Here's what's happening: Russia's new framework for digital currency is shaping up to be pretty selective. The Bank of Russia would get authority to greenlight which tokens can actually trade domestically. And they're not opening this up to everything—they're building a narrow channel for only the biggest, most liquid assets with serious trading track records.
XRP just cleared that threshold. With a market cap sitting around $81.67 billion right now, it's well above the bill's roughly $60 billion minimum. But size alone isn't enough. The framework also screens for average daily trading volume over two years (about $12 billion threshold) and proven market history. XRP checks those boxes too, which is why it's now part of the conversation alongside the major players.
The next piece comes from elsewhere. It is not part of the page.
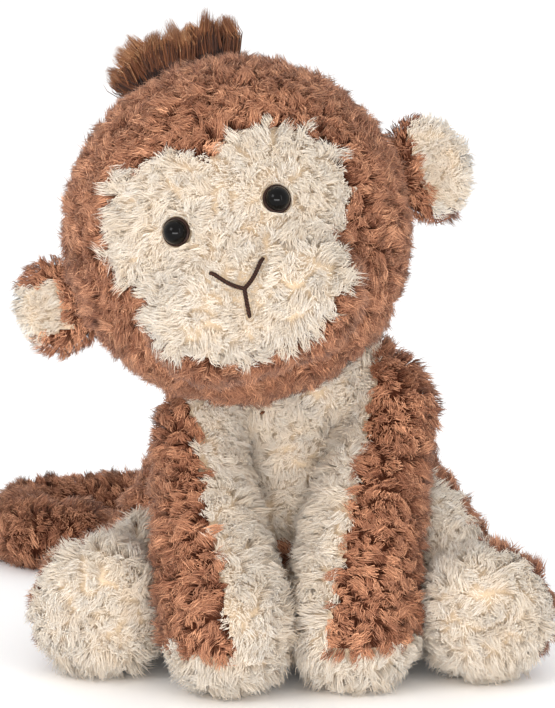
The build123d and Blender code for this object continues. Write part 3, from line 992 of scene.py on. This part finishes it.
tip = free * (1 - gather) + tips[clump] * gather + rng.normal(size=(TUFT_HAIRS, 3)) * 0.35
bow = rng.normal(size=(TUFT_HAIRS, 3)) * 0.5 + rng.normal(size=(TUFT_CLUMPS, 3))[clump] * 1.2
rise = unit(base) * clump_length[clump, None] * 0.1
lower = base + (tip - base) * 0.28 + rise * 0.7 + bow * 0.5
upper = base + (tip - base) * 0.6 + rise + bow
line = np.stack([base, lower, upper, tip], 1)
line = from_head(line.reshape(-1, 3)).reshape(line.shape)
thick = rng.uniform(0.75, 1.15, TUFT_HAIRS) * TUFT_STRAND
radii = np.stack([thick, thick * 0.8], 1)
points, faces, place, normals = strand_mesh(line, radii, unit(line[:, 0] - head_centre))
# painted shade: strands on the monkey's left side of the tuft, away from the key light, are made darker
tone = rng.normal(0, 0.4, TUFT_CLUMPS)[clump] + rng.normal(0, 0.6, TUFT_HAIRS) - 0.4 * (angle > 0.1)
painted_light = place * TUFT_PAINTED_LIGHT  # steps of painted shade and highlight, from a shaded dark root to a lit light tip
slots = np.clip(np.round(painted_light + tone.repeat(len(faces) // TUFT_HAIRS)), 0, len(tuft_shades) - 1)
tuft = mesh_object("hair_tuft_strands", points, faces, tuft_shades, slots, normals)
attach(tuft, "head")
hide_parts("hair_tuft")

# Label: a ribbon folded back on itself, hanging out of the seam
LABEL_SAG = 4.0
LABEL_STEPS = 12
LABEL_ROWS = 6
LABEL_THICK = 0.3
LABEL_TUCK = 8.0  # how far its ends go into the seam
label_low, label_high = corners("care_label")
label_long = label_high[1] - label_low[1]
label_middle = (label_low[0] + label_high[0]) / 2
label_tall = label_high[2] - label_low[2]
out_run = np.linspace(-LABEL_TUCK, label_long - 1, LABEL_STEPS)
back_run = np.linspace(label_long - 1, -LABEL_TUCK, LABEL_STEPS)
label_rows = []
for lift, runs in ((LABEL_THICK * 2, out_run), (-LABEL_THICK * 2, back_run)):
    for run in runs:
        sag = LABEL_SAG * (max(0.0, run) / label_long) ** 2
        across, back = label_middle + lift + sag * 0.5, label_low[1] + run
        heights = label_low[2] + label_tall * np.linspace(0, 1, LABEL_ROWS) - sag
        label_rows += [(across, back, height) for height in heights]
label_faces = []
for i in range(2 * LABEL_STEPS - 1):
    for k in range(LABEL_ROWS - 1):
        first = i * LABEL_ROWS + k
        label_faces.append((first, first + 1, first + LABEL_ROWS + 1, first + LABEL_ROWS))
label_satin = fibre_material("label_satin", (226, 224, 216), (244, 242, 236), 2200)
label = mesh_object("care_label_ribbon", np.array(label_rows), np.array(label_faces), [label_satin])
thicken = label.modifiers.new("thickness", "SOLIDIFY")
thicken.thickness = LABEL_THICK * MM
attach(label, "torso")
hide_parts("care_label")

# The CAD pieces that stay inside: each word is part of the names of the nodes that take the material
INSIDE = {
    "stuffing": FILLING,
    "washer": gloss_material("washer_moulded", (214, 213, 208), (232, 231, 227), 200, 0.4),
    "pellet_bag": fibre_material("pellet_bag_weave", (206, 204, 196), (226, 224, 216), 1500),
    "seam_thread": thread_material("seam_thread_brown", (96, 58, 40), (140, 92, 66)),
}
for name, cad in frame["nodes"].items():
    for word, finish in INSIDE.items():
        if word in name:
            cad.data.materials.clear()
            cad.data.materials.append(finish)

# ---------------------------------------------------------------- camera, light and floor

CAMERA_PLACE = Vector((-0.0056, -1.121, 0.349))
CAMERA_AIM = Vector((-0.0056, -0.045, 0.122))
scene = bpy.context.scene
scene.view_settings.view_transform = "Standard"
camera_data = bpy.data.cameras.new("camera")
camera_data.lens = 151
camera_data.sensor_width = 36
camera_data.clip_end = 10
camera = bpy.data.objects.new("camera", camera_data)
camera.location = CAMERA_PLACE
camera.rotation_euler = (CAMERA_AIM - camera.location).to_track_quat("-Z", "Y").to_euler()
scene.collection.objects.link(camera)
scene.camera = camera

world = bpy.data.worlds.new("world")
world.use_nodes = True
world.node_tree.nodes["Background"].inputs["Color"].default_value = grey(1.0)
world.node_tree.nodes["Background"].inputs["Strength"].default_value = 1.15
scene.world = world


def area_light(name, place, size, power):
    lamp = bpy.data.lights.new(name, "AREA")
    lamp.shape = "RECTANGLE"
    lamp.size, lamp.size_y = size
    lamp.energy = power
    made = bpy.data.objects.new(name, lamp)
    made.location = place
    made.rotation_euler = (Vector((0, 0, 0.1)) - Vector(place)).to_track_quat("-Z", "Y").to_euler()
    scene.collection.objects.link(made)


area_light("key", (-0.9, -0.9, 0.9), (0.5, 0.5), 4.5)
area_light("strip", (0.7, -0.9, 0.5), (0.08, 0.9), 1.5)
area_light("front", (-0.1, -1.4, 0.1), (1.2, 0.3), 14)

FLOOR = 40.0  # metres from the middle to each edge
floor_material, tree, shader = material("floor_paper")
paper = noise(tree, 3)
tint = ramp(tree, paper.outputs["Fac"], [(0.0, grey(0.93)), (1.0, grey(0.95))])
tree.links.new(tint.outputs["Color"], shader.inputs["Base Color"])
shader.inputs["Roughness"].default_value = 0.9
corner = FLOOR / MM
floor_points = corner * np.array([[-1, -1, 0], [1, -1, 0], [1, 1, 0], [-1, 1, 0]])
floor = mesh_object("floor", floor_points, np.array([[0, 1, 2, 3]]), [floor_material])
What makes this interesting is the structure of Russia's approach. They're not trying to embrace the whole crypto market—they're being deliberate about which assets get access. That means retail investors would face annual purchase caps around $4,000, and privacy coins are likely getting blocked. It's monitored, controlled, and intentionally narrow.
For XRP specifically, this matters because the asset already has the scale to stay relevant as regulators define the legal market. Russian lawmakers are working toward a mid-year deadline, with parliamentary review expected by July. That timeline means we'll see clearer rules on which tokens actually make the final cut, licensing requirements, and how enforcement plays out.
Recently, XRP has been trading in a pretty tight range as market volatility compressed. Steady support around key levels kept things balanced, setting up potential for movement once the compression breaks. For now though, XRP's position above Russia's size threshold keeps it in the spotlight as one of the major assets in this emerging regulatory framework.